Saturday, January 10, 2009

The Crush, Part II.


The movie evening: Despite the advice to not invest anything in this relationship (I use the term loosely) ... I continued to pursue this idea of the two of us. It was beyond my control at this point. I was already imagining us spending the summer together in Africa and making hot jungle love. By the way, he said he thought mulatto children were some of the most beautiful children. I was smitten. Well, maybe not so much by that comment but by him in general. And it sorta seemed like he was interested in me too. He was surely impressed with me interning and going to Paris with my internship. But I wasn't 100 percent sure if that was the extent of it. By the end of the semester he was crazy busy. I barely ran into him, unless he was on his way to the library. By the way, I ran into at the library in the infamous sweats outfit. We still flirted with each other from different rooms during our group projects. Then again, I should mention how he turned down my dinner request. I was going to cook, but he said he was going to be in the library all day. I later saw him in the kitchen cooking his dry pasta and chatting it up with his friend 'Roxie' (who is pretty unattractive, I know shallow, to say the least). After all of this and even recapping this --- I'm not sure what this was.

The let down: Well, sadly after my return from Paris (for the internship) my grandmother passed away the very next day -- on a Thursday morning (London time). I booked my flight and prepared to go home. I debated letting him know that Sunday that I was leaving. Most of my friend's in the U.S. said I shouldn't let him know and just leave. On the other hand, some of my London friends thought otherwise. So, I followed the advice which I liked best. I slipped him a note underneath his door that Sunday morning and told him that I had a family emergency so I would be returning back to the States. I wished him 'Happy Holidays' in the note. It was the last week of school with finals and such, but I'm certain he knew we wouldn't see each other before January. I received a text message saying that he was sorry to hear of my emergency, hoped everything was OK at home and wished me happy holidays. It was a bit disappointing, I admit. A text??? Then, I figured maybe I should just tell him that she passed away. So, I sent him a text back saying my grandmother had just passed and I had to leave and would miss the rest of the semester. Again, I received another text message. This time he was offering his condolences and of course, wishing me a happy holiday. To say the least, I was blown away. I would think at the very least, he would've knocked on my door to say this. But to avail, no knocks. I discussed the situation with the lady on the plane sitting next to me (only after she divulged her love life and this was the closest thing going on in my life at the time. Remember I had only met Sam the day before). She seemed to think that some people couldn't handle death well. Still, I was a bit disturbed about the whole ordeal. I mulled over the thought a little bit over the holidays and decided to Facebook Friend Request him. He accepted my request.

His life, not mine: I looked at some of his pictures and tried to picture what one of my friends always says to me, "Can you see yourself in his life and his lifestyle?" I thought I could ... until I began looking at his pics of him back in Canada.
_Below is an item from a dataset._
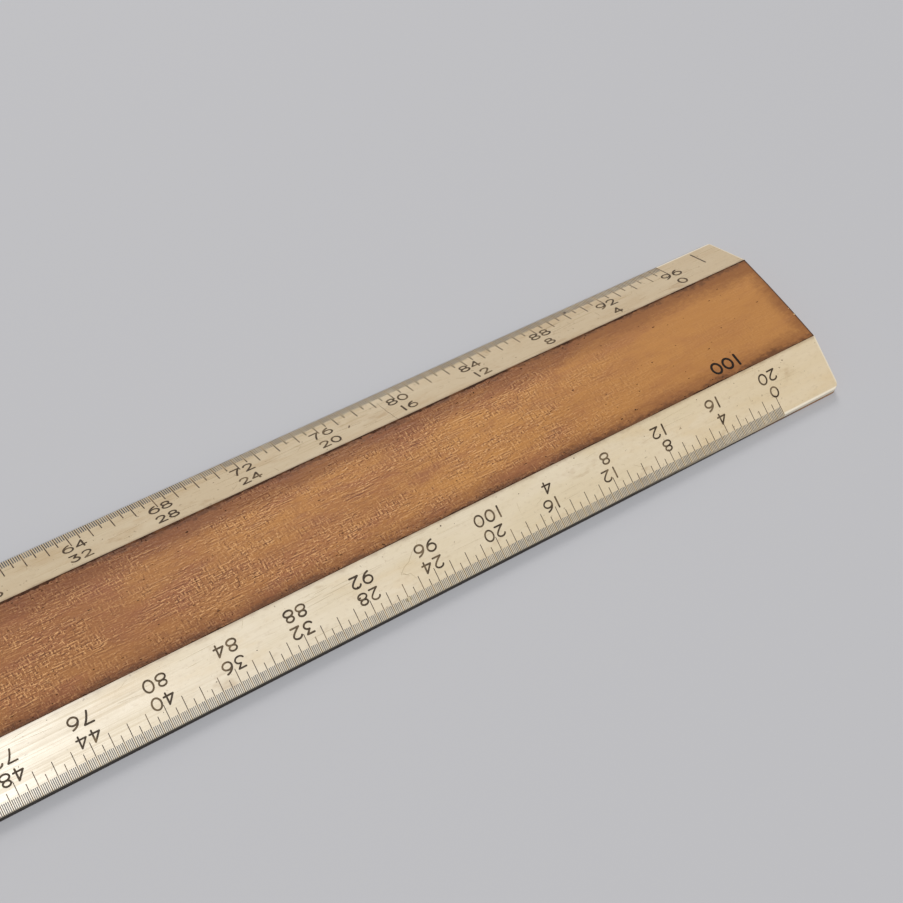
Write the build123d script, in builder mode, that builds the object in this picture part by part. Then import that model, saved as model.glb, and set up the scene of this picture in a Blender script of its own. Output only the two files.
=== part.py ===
"""Flat boxwood scale rule with two bevelled edges faced in ivory celluloid.

Frame: +X along the rule towards the end where the near scale starts, +Y across it towards the far
edge, +Z up. The origin is the centre of the underside. Millimetres and degrees.

The rule is a boxwood body with a low trapezoid section, a celluloid strip glued in a rebate on each
bevel, and dark wax rubbed into the graduation cuts. Nothing on it moves.
"""
import os
from math import cos, radians, sin, tan

from build123d import *

os.makedirs("parts", exist_ok=True)

# Stock
SCALE_LENGTH = 304.8        # twelve inches, from the first graduation to the last
END_MARGIN = 11.1           # plain stock beyond each end graduation
WIDTH = 32.8                # over the two celluloid edges
WOOD_FACE = 17.3            # bare wood between the two strips
EDGE_HEIGHT = 1.3           # top of the thin edge above the table
BEVEL_ANGLE = 27.0
CROWN = 0.2                 # rise of the wood face at its middle
STRIP_THICKNESS = 0.6       # celluloid, square to the bevel

# Worn edges
NEAR_CORNER = 1.1           # corner radii seen from above
FAR_CORNER = 0.6
EDGE_ROUND = 0.15           # rounded top edge of the strips
FACE_CHAMFER = 0.16         # broken edge at each end of the wood face
UNDERSIDE_CHAMFER = 0.15

# Graduations. Each is a cut across a bevel, measured up the slope from the outer edge. All but the
# end mark run out over the worn edge.
NEAR_UNITS = 120            # ten to the inch
FAR_UNITS = 96              # eight to the inch
NEAR_CUT_WIDTH = 0.11
FAR_CUT_WIDTH = 0.16
END_MARK_WIDTH = 0.24
CUT_DEPTH = 0.12
CUT_OVERRUN = 0.4           # how far the cutter travels past the edge
NEAR_UNIT_CUT_END = 3.25
NEAR_HALF_CUT_END = 2.25
FAR_UNIT_CUT_END = 3.55
FAR_HALF_CUT_END = 2.55
END_MARK_OFFSET = 6.45      # single line in the far margin, beyond the first graduation
END_MARK_START = 0.75
END_MARK_END = 4.75

# Derived
LENGTH = SCALE_LENGTH + 2 * END_MARGIN
SLOPE_SIN = sin(radians(BEVEL_ANGLE))
SLOPE_COS = cos(radians(BEVEL_ANGLE))
EDGE_Y = WIDTH / 2
FACE_Y = WOOD_FACE / 2
FACE_Z = EDGE_HEIGHT + (EDGE_Y - FACE_Y) * tan(radians(BEVEL_ANGLE))
SEAT_Y = FACE_Y - STRIP_THICKNESS * SLOPE_SIN
SEAT_Z = FACE_Z - STRIP_THICKNESS * SLOPE_COS
SEAT_EDGE_Z = EDGE_HEIGHT - STRIP_THICKNESS / SLOPE_COS
TOP_Z = FACE_Z + CROWN


def blank():
    """Add a plan-shaped block, with its worn corners, for a section to be cut from."""
    with BuildSketch() as plan:
        Rectangle(LENGTH, WIDTH)
        fillet(plan.vertices().group_by(Axis.Y)[0], NEAR_CORNER)
        fillet(plan.vertices().filter_by_position(Axis.Y, EDGE_Y - 0.1, EDGE_Y + 0.1), FAR_CORNER)
    extrude(plan.sketch, amount=TOP_Z)


def keep_section(section):
    """Keep only what lies inside a section drawn in the YZ plane."""
    extrude(section, amount=LENGTH, both=True, mode=Mode.INTERSECT)


def bevel_plane(side):
    """Plane of one bevel: origin on its outer edge, local Y pointing out and down the slope.

    Side is 1 for the far bevel and -1 for the near one. Local X is the way the numbers read, which
    is +X on the far bevel and -X on the near one.
    """
    return Plane(
        origin=(0, side * EDGE_Y, EDGE_HEIGHT),
        x_dir=(side, 0, 0),
        z_dir=(0, side * SLOPE_SIN, SLOPE_COS),
    )


def cuts(plane, positions, end, width, start=-CUT_OVERRUN):
    """Sketch one narrow rectangle at each position, from its start up the slope to its end."""
    with BuildSketch(plane) as lines:
        with Locations(*[(x, -(start + end) / 2) for x in positions]):
            Rectangle(width, end - start)
    return lines.sketch


def scale_positions(units):
    """Places of the whole-unit cuts and of the half-unit cuts along a scale."""
    pitch = SCALE_LENGTH / units
    whole = [-SCALE_LENGTH / 2 + i * pitch for i in range(units + 1)]
    half = [-SCALE_LENGTH / 2 + (i + 0.5) * pitch for i in range(units)]
    return whole, half


near_bevel = bevel_plane(-1)
far_bevel = bevel_plane(1)
near_whole, near_half = scale_positions(NEAR_UNITS)
far_whole, far_half = scale_positions(FAR_UNITS)

near_unit_cuts = cuts(near_bevel, near_whole, NEAR_UNIT_CUT_END, NEAR_CUT_WIDTH)
near_half_cuts = cuts(near_bevel, near_half, NEAR_HALF_CUT_END, NEAR_CUT_WIDTH)
far_unit_cuts = cuts(far_bevel, far_whole, FAR_UNIT_CUT_END, FAR_CUT_WIDTH)
far_half_cuts = cuts(far_bevel, far_half, FAR_HALF_CUT_END, FAR_CUT_WIDTH)
end_mark_cut = cuts(
    far_bevel, [SCALE_LENGTH / 2 + END_MARK_OFFSET], END_MARK_END, END_MARK_WIDTH, END_MARK_START
)

# Boxwood body: crowned face, a rebated seat on each bevel and a thin nose under each strip.
with BuildPart() as boxwood_body:
    blank()
    with BuildSketch(Plane.YZ) as wood_section:
        with BuildLine():
            Polyline(
                (-FACE_Y, FACE_Z),
                (-SEAT_Y, SEAT_Z),
                (-EDGE_Y, SEAT_EDGE_Z),
                (-EDGE_Y, 0),
                (EDGE_Y, 0),
                (EDGE_Y, SEAT_EDGE_Z),
                (SEAT_Y, SEAT_Z),
                (FACE_Y, FACE_Z),
            )
            ThreePointArc((FACE_Y, FACE_Z), (0, TOP_Z), (-FACE_Y, FACE_Z))
        make_face()
    keep_section(wood_section.sketch)
    face_ends = boxwood_body.edges().filter_by(GeomType.CIRCLE).filter_by(
        lambda edge: edge.center().Z > FACE_Z
    )
    chamfer(face_ends, FACE_CHAMFER)
    underside = boxwood_body.faces().sort_by(Axis.Z)[0]
    chamfer(underside.edges(), UNDERSIDE_CHAMFER)
boxwood_body.part.label = "boxwood_body"
export_step(boxwood_body.part, "parts/boxwood_body.step")


def strip_section(side):
    """Section of one celluloid strip: flat stock trimmed upright at the outer edge."""
    with BuildSketch(Plane.YZ) as section:
        with BuildLine():
            Polyline(
                (side * FACE_Y, FACE_Z),
                (side * SEAT_Y, SEAT_Z),
                (side * EDGE_Y, SEAT_EDGE_Z),
                (side * EDGE_Y, EDGE_HEIGHT),
                close=True,
            )
        make_face()
    return section.sketch


def worn_top_edges(strip, side):
    """Outer long edge, both ends and the two corner arcs of the strip's bevel face."""
    bevel_normal = Vector(0, side * SLOPE_SIN, SLOPE_COS)
    bevel_face = strip.faces().sort_by(lambda face: face.normal_at().dot(bevel_normal))[-1]
    return bevel_face.edges().sort_by(lambda edge: side * edge.center().Y)[1:]


# Celluloid strips, each with its graduations cut through the worn surface and out over its edge.
with BuildPart() as near_blank:
    blank()
    keep_section(strip_section(-1))
    fillet(worn_top_edges(near_blank, -1), EDGE_ROUND)

with BuildPart() as far_blank:
    blank()
    keep_section(strip_section(1))
    fillet(worn_top_edges(far_blank, 1), EDGE_ROUND)

with BuildPart() as near_strip:
    add(near_blank.part)
    extrude(near_unit_cuts, amount=-CUT_DEPTH, mode=Mode.SUBTRACT)
    extrude(near_half_cuts, amount=-CUT_DEPTH, mode=Mode.SUBTRACT)
near_strip.part.label = "near_strip"
export_step(near_strip.part, "parts/near_strip.step")

with BuildPart() as far_strip:
    add(far_blank.part)
    extrude(far_unit_cuts, amount=-CUT_DEPTH, mode=Mode.SUBTRACT)
    extrude(far_half_cuts, amount=-CUT_DEPTH, mode=Mode.SUBTRACT)
    extrude(end_mark_cut, amount=-CUT_DEPTH, mode=Mode.SUBTRACT)
far_strip.part.label = "far_strip"
export_step(far_strip.part, "parts/far_strip.step")

# Dark wax in the graduation cuts, flush with the bevels and with the worn edges.
with BuildPart() as near_unit_lines:
    extrude(near_unit_cuts, amount=-CUT_DEPTH)
    add(near_blank.part, mode=Mode.INTERSECT)
near_unit_lines.part.label = "near_unit_lines"
export_step(near_unit_lines.part, "parts/near_unit_lines.step")

with BuildPart() as near_half_lines:
    extrude(near_half_cuts, amount=-CUT_DEPTH)
    add(near_blank.part, mode=Mode.INTERSECT)
near_half_lines.part.label = "near_half_lines"
export_step(near_half_lines.part, "parts/near_half_lines.step")

with BuildPart() as far_unit_lines:
    extrude(far_unit_cuts, amount=-CUT_DEPTH)
    add(far_blank.part, mode=Mode.INTERSECT)
far_unit_lines.part.label = "far_unit_lines"
export_step(far_unit_lines.part, "parts/far_unit_lines.step")

with BuildPart() as far_half_lines:
    extrude(far_half_cuts, amount=-CUT_DEPTH)
    add(far_blank.part, mode=Mode.INTERSECT)
far_half_lines.part.label = "far_half_lines"
export_step(far_half_lines.part, "parts/far_half_lines.step")

with BuildPart() as far_end_mark:
    extrude(end_mark_cut, amount=-CUT_DEPTH)
far_end_mark.part.label = "far_end_mark"
export_step(far_end_mark.part, "parts/far_end_mark.step")
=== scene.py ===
import math
import random
from functools import reduce

import bmesh
import bpy
from mathutils import Matrix, Vector


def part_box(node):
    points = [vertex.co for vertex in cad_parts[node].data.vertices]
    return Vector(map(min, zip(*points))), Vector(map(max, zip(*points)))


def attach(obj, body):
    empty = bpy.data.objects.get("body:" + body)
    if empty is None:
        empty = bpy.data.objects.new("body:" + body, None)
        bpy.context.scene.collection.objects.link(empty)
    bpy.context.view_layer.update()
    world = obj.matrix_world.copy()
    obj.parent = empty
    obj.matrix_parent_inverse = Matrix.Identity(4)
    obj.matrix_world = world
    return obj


# A flat boxwood scale rule with two bevelled edges faced in ivory celluloid.
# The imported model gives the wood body, the two strips and the main graduations. This script adds
# the finest graduations, the numerals, the marks of age, the materials, the light and the camera.

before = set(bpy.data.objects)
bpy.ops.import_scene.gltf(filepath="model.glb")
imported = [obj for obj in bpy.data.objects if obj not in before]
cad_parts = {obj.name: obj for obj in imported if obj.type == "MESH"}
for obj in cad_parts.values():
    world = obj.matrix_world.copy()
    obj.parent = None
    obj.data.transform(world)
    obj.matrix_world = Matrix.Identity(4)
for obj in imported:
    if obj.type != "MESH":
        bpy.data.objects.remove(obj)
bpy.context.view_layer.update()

MM = 0.001
BODY = "root"

# Shape of the rule. These sizes are the design's own, and the places below are read from the
# imported far strip.
BEVEL = math.radians(27)
STRIP_THICKNESS = 0.6 * MM  # celluloid, square to the bevel
EDGE_ROUND = 0.15 * MM      # rounded top edge of the strips
CROWN = 0.2 * MM            # rise of the wood face at its middle
SCALE_LENGTH = 304.8 * MM   # from the first graduation to the last
SLOPE_SIN, SLOPE_COS = math.sin(BEVEL), math.cos(BEVEL)
strip_low, strip_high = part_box("far_strip")
END_X = strip_high[0]
EDGE_Y = strip_high[1]
FACE_Z = strip_high[2]
FACE_Y = strip_low[1] + STRIP_THICKNESS * SLOPE_SIN
EDGE_Z = FACE_Z - (EDGE_Y - FACE_Y) * math.tan(BEVEL)
ZERO_X = SCALE_LENGTH / 2   # end graduation of both scales, towards +X

# Sides of the rule, as the sign of Y
NEAR, FAR = -1, 1
NEAR_UNITS, FAR_UNITS = 120, 96

# Wax and dirt stand this far above the surface and reach this far into it. Strokes that cross are
# stacked, each a little above the one before.
LIFT = 0.012 * MM
SINK = 0.03 * MM
STACK = 0.002 * MM


# ---------------------------------------------------------------- places on the rule


def bevel_place(side, along=0.0, up=0.0):
    """Local frame on a bevel: u as the numbers read, v out and down the slope, h off the surface."""
    def place(u, v, h):
        slope = up - v
        return Vector((
            side * (along + u),
            side * (EDGE_Y - slope * SLOPE_COS + h * SLOPE_SIN),
            EDGE_Z + slope * SLOPE_SIN + h * SLOPE_COS,
        ))
    return place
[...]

I couldn't see it. I couldn't see him with his family and me in the mist of it. It became a hardening reality. I just ran into Richard in the hallway yesterday. He asked about my break, telling me he knew it had to be tough, but he was surprised that I came back and instead of being with my family for Christmas and New Year's. I explained to Richard, at least twice prior, that I had friends who were visiting with non-refundable tickets. My family understood, why couldn't he? As if he was the messiah on family relationships and he was trying to dissect mine. Eh. I digress. So, nonetheless --- amazingly enough and to the delight of a couple of my friends the spark that was once there last semester is gone. I was able to see him and not feel anything. Oh, I'm still friends with him ... I just loaned him my "Drumline" DVD, knowing how much he likes movies of the sorts. He hadn't seen it before so he was quite interested. Well, that's another chapter wrapped up with a pretty little bow. At least that round wasn't so bad. Here's to Hoping ...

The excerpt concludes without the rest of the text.